WRITTEN PROBLEM
Reproduce exactly the lines from the one containing "Keep writing the OpenSCAD" down to the one containing "return [tuple(p) for", including both of those lines, and nothing else.

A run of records
-------
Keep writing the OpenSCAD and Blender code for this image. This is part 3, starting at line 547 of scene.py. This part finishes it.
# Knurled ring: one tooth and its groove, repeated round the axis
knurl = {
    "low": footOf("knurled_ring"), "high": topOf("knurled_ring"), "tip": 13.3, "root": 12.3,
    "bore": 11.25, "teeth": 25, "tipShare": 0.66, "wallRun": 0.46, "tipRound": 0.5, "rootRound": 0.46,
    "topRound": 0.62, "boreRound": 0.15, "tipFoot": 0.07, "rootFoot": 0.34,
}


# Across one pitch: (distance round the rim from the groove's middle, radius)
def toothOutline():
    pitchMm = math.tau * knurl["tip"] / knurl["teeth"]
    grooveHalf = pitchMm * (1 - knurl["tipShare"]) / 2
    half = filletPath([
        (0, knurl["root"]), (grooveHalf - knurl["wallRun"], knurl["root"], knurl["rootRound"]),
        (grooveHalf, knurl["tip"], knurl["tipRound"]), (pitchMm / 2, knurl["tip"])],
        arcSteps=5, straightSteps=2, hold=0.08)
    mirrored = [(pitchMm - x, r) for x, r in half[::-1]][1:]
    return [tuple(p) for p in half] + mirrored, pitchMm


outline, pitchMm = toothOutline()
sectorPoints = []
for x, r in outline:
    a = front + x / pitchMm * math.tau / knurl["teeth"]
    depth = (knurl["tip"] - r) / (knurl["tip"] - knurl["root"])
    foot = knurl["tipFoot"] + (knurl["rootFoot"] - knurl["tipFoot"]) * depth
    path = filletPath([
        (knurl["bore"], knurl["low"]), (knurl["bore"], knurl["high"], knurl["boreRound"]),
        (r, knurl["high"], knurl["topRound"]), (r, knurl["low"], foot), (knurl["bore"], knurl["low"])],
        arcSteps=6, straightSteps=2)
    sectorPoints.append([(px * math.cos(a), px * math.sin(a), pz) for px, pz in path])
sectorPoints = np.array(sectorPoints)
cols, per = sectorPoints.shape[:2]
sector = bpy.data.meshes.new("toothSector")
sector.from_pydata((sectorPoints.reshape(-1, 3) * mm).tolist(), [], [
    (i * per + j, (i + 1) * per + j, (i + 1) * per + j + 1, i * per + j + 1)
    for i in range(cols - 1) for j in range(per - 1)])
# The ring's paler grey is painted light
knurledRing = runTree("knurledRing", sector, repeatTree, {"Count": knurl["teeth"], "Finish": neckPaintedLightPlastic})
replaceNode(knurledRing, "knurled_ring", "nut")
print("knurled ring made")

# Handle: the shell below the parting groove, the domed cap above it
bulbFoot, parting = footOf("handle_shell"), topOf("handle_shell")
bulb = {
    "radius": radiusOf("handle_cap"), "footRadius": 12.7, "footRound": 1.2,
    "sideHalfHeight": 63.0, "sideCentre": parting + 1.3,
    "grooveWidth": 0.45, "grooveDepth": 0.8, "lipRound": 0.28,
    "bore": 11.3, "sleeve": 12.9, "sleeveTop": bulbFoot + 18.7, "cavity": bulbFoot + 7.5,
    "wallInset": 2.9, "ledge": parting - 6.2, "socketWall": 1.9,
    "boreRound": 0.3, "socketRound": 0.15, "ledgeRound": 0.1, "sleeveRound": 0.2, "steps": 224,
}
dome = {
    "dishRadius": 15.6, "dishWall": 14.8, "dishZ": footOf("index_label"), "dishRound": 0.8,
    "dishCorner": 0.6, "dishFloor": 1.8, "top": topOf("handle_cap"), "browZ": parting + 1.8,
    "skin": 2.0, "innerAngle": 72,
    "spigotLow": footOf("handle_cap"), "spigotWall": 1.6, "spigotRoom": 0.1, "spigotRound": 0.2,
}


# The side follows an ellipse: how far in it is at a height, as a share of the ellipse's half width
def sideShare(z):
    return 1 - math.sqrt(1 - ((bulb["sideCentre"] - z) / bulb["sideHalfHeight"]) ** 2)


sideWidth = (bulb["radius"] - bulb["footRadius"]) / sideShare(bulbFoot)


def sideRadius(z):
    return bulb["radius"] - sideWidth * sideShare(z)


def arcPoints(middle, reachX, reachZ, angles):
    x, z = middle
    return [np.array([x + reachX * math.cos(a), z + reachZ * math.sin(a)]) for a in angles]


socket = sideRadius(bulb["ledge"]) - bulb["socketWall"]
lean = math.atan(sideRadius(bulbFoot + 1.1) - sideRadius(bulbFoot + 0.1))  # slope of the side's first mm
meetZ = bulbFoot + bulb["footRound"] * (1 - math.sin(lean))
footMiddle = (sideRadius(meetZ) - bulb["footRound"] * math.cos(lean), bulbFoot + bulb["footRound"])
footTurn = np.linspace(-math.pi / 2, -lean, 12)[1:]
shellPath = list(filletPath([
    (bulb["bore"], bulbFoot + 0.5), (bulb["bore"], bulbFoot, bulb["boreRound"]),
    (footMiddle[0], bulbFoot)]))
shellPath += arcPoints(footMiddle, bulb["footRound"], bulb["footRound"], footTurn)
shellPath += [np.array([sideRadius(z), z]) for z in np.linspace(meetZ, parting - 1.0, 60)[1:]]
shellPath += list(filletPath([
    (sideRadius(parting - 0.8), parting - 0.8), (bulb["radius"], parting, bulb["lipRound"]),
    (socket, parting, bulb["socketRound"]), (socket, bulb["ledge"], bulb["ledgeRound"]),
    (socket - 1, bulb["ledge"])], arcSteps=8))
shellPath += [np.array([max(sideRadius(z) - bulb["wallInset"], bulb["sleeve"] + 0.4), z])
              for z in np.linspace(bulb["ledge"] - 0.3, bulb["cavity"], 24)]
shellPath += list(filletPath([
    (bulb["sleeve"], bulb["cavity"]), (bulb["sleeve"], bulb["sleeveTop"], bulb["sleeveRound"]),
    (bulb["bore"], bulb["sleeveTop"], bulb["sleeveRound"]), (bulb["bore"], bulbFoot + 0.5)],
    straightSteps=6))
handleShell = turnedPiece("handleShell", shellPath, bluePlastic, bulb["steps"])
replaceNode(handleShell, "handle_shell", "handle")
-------
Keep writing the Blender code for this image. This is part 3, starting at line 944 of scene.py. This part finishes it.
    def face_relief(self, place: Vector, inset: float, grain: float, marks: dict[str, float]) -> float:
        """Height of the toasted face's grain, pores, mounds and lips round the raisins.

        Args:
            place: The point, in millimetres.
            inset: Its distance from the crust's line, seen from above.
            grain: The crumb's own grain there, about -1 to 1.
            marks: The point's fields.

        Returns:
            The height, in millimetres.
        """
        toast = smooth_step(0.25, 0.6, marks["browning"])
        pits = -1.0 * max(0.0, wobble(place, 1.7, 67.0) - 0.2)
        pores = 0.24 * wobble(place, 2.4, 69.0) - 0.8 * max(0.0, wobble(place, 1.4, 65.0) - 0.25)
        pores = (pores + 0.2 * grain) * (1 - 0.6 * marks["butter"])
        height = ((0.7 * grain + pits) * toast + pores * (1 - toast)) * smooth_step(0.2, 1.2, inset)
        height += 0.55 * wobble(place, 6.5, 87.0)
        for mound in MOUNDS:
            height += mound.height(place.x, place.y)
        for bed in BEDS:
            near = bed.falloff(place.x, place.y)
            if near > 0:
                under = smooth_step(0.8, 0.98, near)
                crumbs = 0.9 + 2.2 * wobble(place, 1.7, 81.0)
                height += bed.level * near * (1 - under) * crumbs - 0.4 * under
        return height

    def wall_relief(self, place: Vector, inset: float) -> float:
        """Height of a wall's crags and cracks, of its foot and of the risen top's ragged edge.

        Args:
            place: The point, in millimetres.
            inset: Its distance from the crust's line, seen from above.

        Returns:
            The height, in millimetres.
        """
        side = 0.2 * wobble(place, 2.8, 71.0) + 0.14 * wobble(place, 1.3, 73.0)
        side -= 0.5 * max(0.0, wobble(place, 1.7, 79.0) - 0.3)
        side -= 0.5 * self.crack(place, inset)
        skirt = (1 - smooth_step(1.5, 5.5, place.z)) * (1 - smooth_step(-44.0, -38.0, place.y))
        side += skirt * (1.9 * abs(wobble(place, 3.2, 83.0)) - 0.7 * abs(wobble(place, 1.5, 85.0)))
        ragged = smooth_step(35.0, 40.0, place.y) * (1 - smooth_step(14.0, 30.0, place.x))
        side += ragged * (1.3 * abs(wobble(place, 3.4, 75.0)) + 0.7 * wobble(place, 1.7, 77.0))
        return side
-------
OUTPUT
Keep writing the OpenSCAD and Blender code for this image. This is part 3, starting at line 547 of scene.py. This part finishes it.
# Knurled ring: one tooth and its groove, repeated round the axis
knurl = {
    "low": footOf("knurled_ring"), "high": topOf("knurled_ring"), "tip": 13.3, "root": 12.3,
    "bore": 11.25, "teeth": 25, "tipShare": 0.66, "wallRun": 0.46, "tipRound": 0.5, "rootRound": 0.46,
    "topRound": 0.62, "boreRound": 0.15, "tipFoot": 0.07, "rootFoot": 0.34,
}


# Across one pitch: (distance round the rim from the groove's middle, radius)
def toothOutline():
    pitchMm = math.tau * knurl["tip"] / knurl["teeth"]
    grooveHalf = pitchMm * (1 - knurl["tipShare"]) / 2
    half = filletPath([
        (0, knurl["root"]), (grooveHalf - knurl["wallRun"], knurl["root"], knurl["rootRound"]),
        (grooveHalf, knurl["tip"], knurl["tipRound"]), (pitchMm / 2, knurl["tip"])],
        arcSteps=5, straightSteps=2, hold=0.08)
    mirrored = [(pitchMm - x, r) for x, r in half[::-1]][1:]
    return [tuple(p) for p in half] + mirrored, pitchMm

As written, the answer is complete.